Las técnicas, como la cartografía, permiten entonces basar nuestra lectura según cánones que subrayando la “otreidad” del nuevo mundo logran englobarlo en un discurso del que los europeos ya formamos parte. En la representación bidimensional de las Américas, por ejemplo, estas se ven situadas efectivamente en la periferia (el lado izquierdo), como si esto ya representara de por sí el valor que tienen ante el centro representado por Europa. El hecho de nombrar a este continente “América”, o sea de tierra incognita a tierra de Amerigo, supone un cambio radical ya que este bautismo ancestral (es parte de lo humano la necesidad de darle un nombre a lo que lo rodea) no tiene en cuenta el hecho de que esta tierra, si bien descubierta, tenía varias poblaciones en su interior. La voluntad de catalogar el mundo nuevo y de darle una forma con la que poder entablar un discurso de investigación, de análisis y de apropiación vuelve así a subrayar el carácter de periferia de este ante el concepto de centro (de la civilización y, por ende, de las ciencias) que se encarna en la conciencia del mundo europeo.

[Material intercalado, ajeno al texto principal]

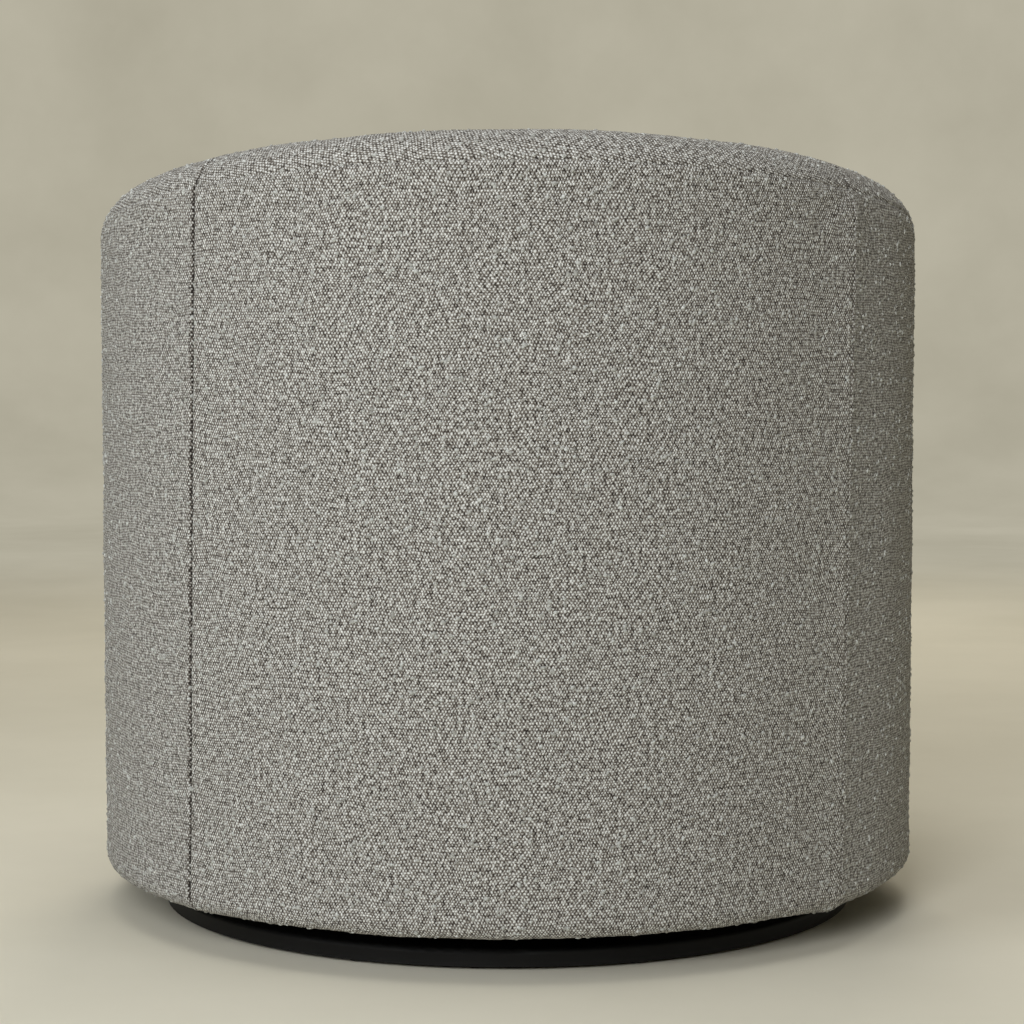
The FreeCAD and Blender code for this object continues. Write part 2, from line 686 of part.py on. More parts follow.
def swivel_plate(low_side):
    """Pressed plate: a flange, a step up to the raised middle, and the pressed ball groove."""
    half = 0.5 * SWIVEL_HEIGHT
    face = 0.5 * PLATE_GAP
    back = face + PLATE_STEEL
    step = PLATE_RADIUS - PLATE_FLANGE
    hole = RIVET_RADIUS if low_side else RIVET_RADIUS + RUNNING_GAP
    floor = BALL_RADIUS + BALL_CLEARANCE
    flank = floor * math.sqrt(2)
    ridge = (floor + PLATE_STEEL) * math.sqrt(2)
    inside = [
        (hole, face),
        (RACE_RADIUS - flank + face, face),
        (RACE_RADIUS - flank + floor, floor),
        (RACE_RADIUS + flank - floor, floor),
        (RACE_RADIUS + flank - face, face),
        (step - PLATE_STEP, face),
        (step, half - PLATE_STEEL),
        (PLATE_RADIUS, half - PLATE_STEEL),
    ]
    outside = [
        (PLATE_RADIUS, half),
        (step - 0.5 * PLATE_STEEL, half),
        (step - PLATE_STEP - 0.5 * PLATE_STEEL, back),
        (RACE_RADIUS + ridge - back, back),
        (RACE_RADIUS + ridge - floor - PLATE_STEEL, floor + PLATE_STEEL),
        (RACE_RADIUS - ridge + floor + PLATE_STEEL, floor + PLATE_STEEL),
        (RACE_RADIUS - ridge + back, back),
        (hole, back),
    ]
    plate = turned(inside + outside)
    if low_side:
        plate = plate.mirror(point(0, 0, 0), point(0, 0, 1))
    plate.translate(point(0, 0, SWIVEL_MIDDLE))
    return plate


def ball_cage():
    width = BALL_RADIUS + CAGE_MARGIN
    low = SWIVEL_MIDDLE - 0.5 * CAGE_THICKNESS
    high = low + CAGE_THICKNESS
    cage = ring(RACE_RADIUS - width, RACE_RADIUS + width, low, high)
    pocket = disc(BALL_RADIUS + BALL_CLEARANCE, low - 1, high + 1)
    return cage.cut(around(pocket, RACE_RADIUS, BALL_COUNT, 0))


def swivel_balls():
    ball = Part.makeSphere(BALL_RADIUS, point(0, 0, SWIVEL_MIDDLE))
    return Part.makeCompound(around(ball, RACE_RADIUS, BALL_COUNT, 0))


def centre_rivet():
    """Rivet that holds the two plates together, tight in the lower one and loose in the upper one."""
    half_gap = 0.5 * PLATE_GAP + PLATE_STEEL
    low = SWIVEL_MIDDLE - half_gap
    high = SWIVEL_MIDDLE + half_gap + RUNNING_GAP
    return turned([
        (0, low - RIVET_HEAD),
        (RIVET_HEAD_RADIUS, low - RIVET_HEAD),
        (RIVET_HEAD_RADIUS, low),
        (RIVET_RADIUS, low),
        (RIVET_RADIUS, high),
        (RIVET_HEAD_RADIUS, high),
        (RIVET_HEAD_RADIUS, high + RIVET_HEAD),
        (0, high + RIVET_HEAD),
    ])


def save(name, shape):
    shape.exportStep("parts/" + name + ".step")


def main():
    pieces = {}
    pieces.update(cover_panels())
    pieces["front_panel_cover"] = front_panel_cover()
    pieces.update(wall_padding())
    pieces["front_wadding"] = front_wadding()
    pieces.update(bent_boards())
    frame = frame_pieces()
    pieces.update(frame)
    uprights = [shape for name, shape in frame.items() if name != "top_rail"]
    pieces["front_posts"] = front_posts()
    pieces.update(seat_rails(uprights))
    pieces["base_board"] = base_board()
    pieces["webbing_across"], pieces["webbing_along"] = webbing()
    pieces["deck_pad"], pieces["deck_cloth"] = deck()
    pieces["dust_cover"] = dust_cover()
    pieces.update(cushion_pieces())
    pieces["zip_slider"], pieces["zip_pull"] = zip_slider()
    pieces["base_disc"] = base_disc()
    pieces["glides"] = glides()
    pieces["glide_nails"] = Part.makeCompound(glide_nail_shanks())
    pieces["swivel_lower_plate"] = swivel_plate(True).cut(base_screw_shanks() + [access_hole()])
    pieces["swivel_upper_plate"] = swivel_plate(False).cut(seat_screw_shanks())
    pieces["base_screws"] = base_screws()
    pieces["seat_screws"] = seat_screws()
    pieces["spacer_board"] = disc(SPACER_RADIUS, SWIVEL_TOP, BASE_BOARD_LOW).cut(seat_screw_shanks())
    pieces["ball_cage"] = ball_cage()
    pieces["swivel_balls"] = swivel_balls()
    pieces["centre_rivet"] = centre_rivet()
    for name, shape in pieces.items():
        save(name, shape)


main()
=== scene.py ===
import json
import math

import bpy
import numpy as np
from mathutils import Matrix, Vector, noise


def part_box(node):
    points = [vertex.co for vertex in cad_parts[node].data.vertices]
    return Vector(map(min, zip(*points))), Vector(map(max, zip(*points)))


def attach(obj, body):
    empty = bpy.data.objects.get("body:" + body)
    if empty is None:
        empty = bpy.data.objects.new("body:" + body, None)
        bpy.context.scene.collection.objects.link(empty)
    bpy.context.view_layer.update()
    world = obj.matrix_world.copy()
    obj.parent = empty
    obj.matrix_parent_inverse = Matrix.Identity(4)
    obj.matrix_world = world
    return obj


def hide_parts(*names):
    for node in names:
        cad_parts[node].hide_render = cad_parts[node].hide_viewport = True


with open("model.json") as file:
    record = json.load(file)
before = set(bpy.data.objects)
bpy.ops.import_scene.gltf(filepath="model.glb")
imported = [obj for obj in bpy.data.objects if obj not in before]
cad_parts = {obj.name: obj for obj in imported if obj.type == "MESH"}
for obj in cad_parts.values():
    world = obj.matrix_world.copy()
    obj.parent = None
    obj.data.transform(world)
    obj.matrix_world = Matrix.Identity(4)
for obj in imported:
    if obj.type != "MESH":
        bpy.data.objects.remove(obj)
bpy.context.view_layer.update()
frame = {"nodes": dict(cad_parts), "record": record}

# Tub chair in grey boucle on a round black base, seen from behind.
# Metres. Angles round the chair are measured from the back (+Y) towards the sitter's left (+X).

MM = 0.001

# Finished shell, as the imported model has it
OUTER_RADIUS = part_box("outside_back_cover")[1].y
TOTAL_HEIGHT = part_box("top_band_back")[1].z
HEM_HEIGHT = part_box("outside_back_cover")[0].z
DECK_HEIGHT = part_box("deck_cloth")[1].z
TOP_SLOPE = math.radians(8.3)           # fall of the top edge towards the arms
TOP_ROUND = 38 * MM                     # ball that is rolled along the top and down the arm ends
ARM_END = math.radians(125)
HEM_ROUND = 15 * MM
TURNED_IN = 22 * MM                     # cloth that is turned in under the hem
SIDE_SEAM = math.radians(47.7)
SEAM_LEAN = 0.021                       # lean of both side seams, per length of their height
SEAM_SHIFT = {1: -0.5 * MM, -1: 6 * MM}
INNER_SEAM = math.radians(56)
INNER_RADIUS = 255 * MM
INNER_SETBACK = 30 * MM
FLARE_RADIUS = 845 * MM                 # arc on which the inside leans out above the seat
SEAT_EDGE = 430 * MM
BELOW_DECK = 12 * MM                    # start of the inside panels, under the deck

# Front panel, between the arm fronts
FRONT_INSET = 6 * MM
FRONT_SINK = 0.6 * MM
FRONT_TUCK = math.radians(2.4)
FRONT_TOP_ROUND = 14 * MM
FRONT_LAP = 20 * MM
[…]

Es interesante notar, como hace Olarte, que la idea de la descubierta de América supone también la creación de una visión dual en la que “el otro ser humano” se encuentra en una posición inferior: los pueblos de América no tienen las mismas estructuras, los mismos conocimientos que sí tienen los Europeos, o sea que, sugiere Olarte, el contacto con América implica para Europa un reconocimiento de su misma universalidad y superioridad ante las otras civilizaciones. América, entonces, se convierte en un objeto más que un sujeto, mientras que Europa lograría profundizar y aumentar su carácter de “actor” y de ojo capaz de ver. Y, efectivamente, lo que podemos extraer del análisis de Olarte es la dualidad ojo que ve – objeto que es visto, una acción en la que la mirada no es fuente de un diálogo entre dos miembros de la misma especie o tan solo del mismo “mundo”, sino la prueba de que este acto es unívoco. Europa lee América, entonces, y en todo esto es como si América nunca hubiera existido antes de ser “descubierta” y analizada por el léxico de la ciencia europea.